#### What you are asked to do
Reproduce the following material exactly, including every line.

#### Dataset section
^^^^^^^^

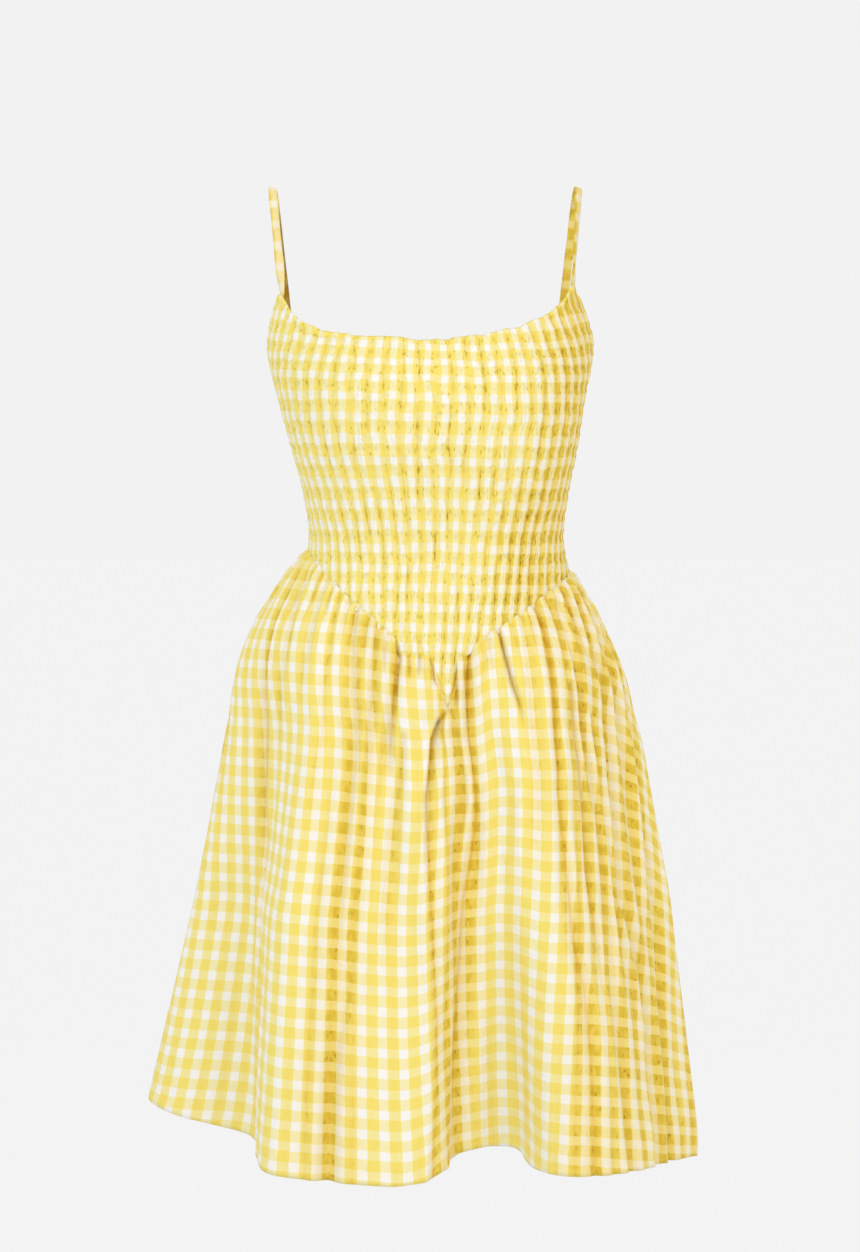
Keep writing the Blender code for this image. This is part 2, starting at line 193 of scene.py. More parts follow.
# Heights of the skirt's first and twenty-sixth white rows, counted from the hem, by share.
ROWS_BETWEEN = 25
FRONT_LOW_ROW = [(-1.0, -0.846), (-0.68, -0.846), (-0.50, -0.852), (-0.33, -0.855),
                 (-0.20, -0.861), (-0.12, -0.864), (-0.07, -0.860), (0.00, -0.846),
                 (0.05, -0.840), (0.20, -0.8375), (0.27, -0.840), (0.36, -0.850),
                 (0.50, -0.853), (0.60, -0.860), (0.70, -0.868), (0.80, -0.880), (1.0, -0.895)]
FRONT_HIGH_ROW = [(-1.0, -0.409), (-0.70, -0.4075), (-0.45, -0.4075), (-0.30, -0.4105),
                  (-0.12, -0.418), (0.00, -0.421), (0.14, -0.421), (0.20, -0.412),
                  (0.30, -0.410), (0.45, -0.410), (0.60, -0.416), (0.75, -0.427),
                  (0.85, -0.438), (0.92, -0.454), (1.0, -0.475)]
BACK_LOW_ROW = [(-1.0, -0.846), (-0.5, -0.838), (0.0, -0.842), (0.5, -0.856), (1.0, -0.895)]
BACK_HIGH_ROW = [(-1.0, -0.409), (0.0, -0.412), (1.0, -0.475)]

# Heights of the white rows of the bodice at the centre and at the side.
BODICE_ROWS = [
    # row  centre   side
    (-2, -0.1240, -0.1010),
    (-1, -0.1370, -0.1190),
    (0, -0.1500, -0.1380),
    (1, -0.1625, -0.1560),
    (2, -0.1770, -0.1720),
    (3, -0.1940, -0.1910),
    (4, -0.2110, -0.2100),
    (5, -0.2310, -0.2300),
    (6, -0.2490, -0.2480),
    (7, -0.2680, -0.2680),
    (10, -0.3250, -0.3250),
    (15, -0.4110, -0.4110),
    (17, -0.4470, -0.4470),
]
ROW_TILT = 0.03              # the rows drop toward the right by this share of the way
ROW_SHIFT = 0.3              # and by this part of a row in the right half
COLUMN_SHIFT = -0.4          # columns of the bust that lie to the left, fading by the waist
SEAM_TUCK = 0.004            # how far the bodice runs down under the skirt's gathers
BODICE_BACK_ROWS = 0.6       # the shorter back has this share of the front's rows of faces
SKIRT_BACK_ROWS = 0.8
HEM_REACHED = -0.84          # a fold that ends below this runs through the hem

GATHER_TOP = 2.4             # half width in millimetres at the top of every short gather


def short_gathers(rows):
    """Fold rows for the short straight gathers under a seam."""
    return [(depth, GATHER_TOP, width, lip, ((top_share, top), (end_share, end)))
            for depth, width, lip, top_share, top, end_share, end in rows]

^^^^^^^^

#### Answer to the task
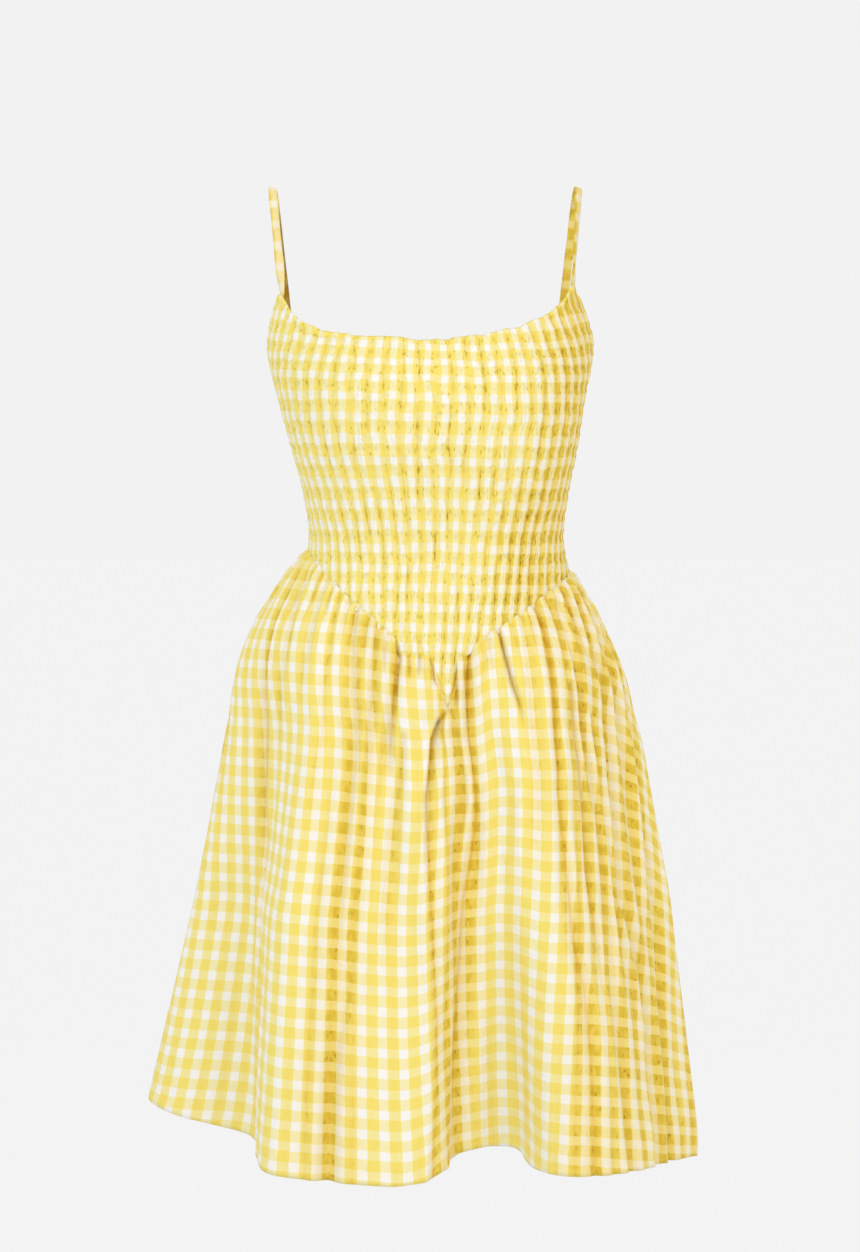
Keep writing the Blender code for this image. This is part 2, starting at line 193 of scene.py. More parts follow.
# Heights of the skirt's first and twenty-sixth white rows, counted from the hem, by share.
ROWS_BETWEEN = 25
FRONT_LOW_ROW = [(-1.0, -0.846), (-0.68, -0.846), (-0.50, -0.852), (-0.33, -0.855),
                 (-0.20, -0.861), (-0.12, -0.864), (-0.07, -0.860), (0.00, -0.846),
                 (0.05, -0.840), (0.20, -0.8375), (0.27, -0.840), (0.36, -0.850),
                 (0.50, -0.853), (0.60, -0.860), (0.70, -0.868), (0.80, -0.880), (1.0, -0.895)]
FRONT_HIGH_ROW = [(-1.0, -0.409), (-0.70, -0.4075), (-0.45, -0.4075), (-0.30, -0.4105),
                  (-0.12, -0.418), (0.00, -0.421), (0.14, -0.421), (0.20, -0.412),
                  (0.30, -0.410), (0.45, -0.410), (0.60, -0.416), (0.75, -0.427),
                  (0.85, -0.438), (0.92, -0.454), (1.0, -0.475)]
BACK_LOW_ROW = [(-1.0, -0.846), (-0.5, -0.838), (0.0, -0.842), (0.5, -0.856), (1.0, -0.895)]
BACK_HIGH_ROW = [(-1.0, -0.409), (0.0, -0.412), (1.0, -0.475)]

# Heights of the white rows of the bodice at the centre and at the side.
BODICE_ROWS = [
    # row  centre   side
    (-2, -0.1240, -0.1010),
    (-1, -0.1370, -0.1190),
    (0, -0.1500, -0.1380),
    (1, -0.1625, -0.1560),
    (2, -0.1770, -0.1720),
    (3, -0.1940, -0.1910),
    (4, -0.2110, -0.2100),
    (5, -0.2310, -0.2300),
    (6, -0.2490, -0.2480),
    (7, -0.2680, -0.2680),
    (10, -0.3250, -0.3250),
    (15, -0.4110, -0.4110),
    (17, -0.4470, -0.4470),
]
ROW_TILT = 0.03              # the rows drop toward the right by this share of the way
ROW_SHIFT = 0.3              # and by this part of a row in the right half
COLUMN_SHIFT = -0.4          # columns of the bust that lie to the left, fading by the waist
SEAM_TUCK = 0.004            # how far the bodice runs down under the skirt's gathers
BODICE_BACK_ROWS = 0.6       # the shorter back has this share of the front's rows of faces
SKIRT_BACK_ROWS = 0.8
HEM_REACHED = -0.84          # a fold that ends below this runs through the hem

GATHER_TOP = 2.4             # half width in millimetres at the top of every short gather


def short_gathers(rows):
    """Fold rows for the short straight gathers under a seam."""
    return [(depth, GATHER_TOP, width, lip, ((top_share, top), (end_share, end)))
            for depth, width, lip, top_share, top, end_share, end in rows]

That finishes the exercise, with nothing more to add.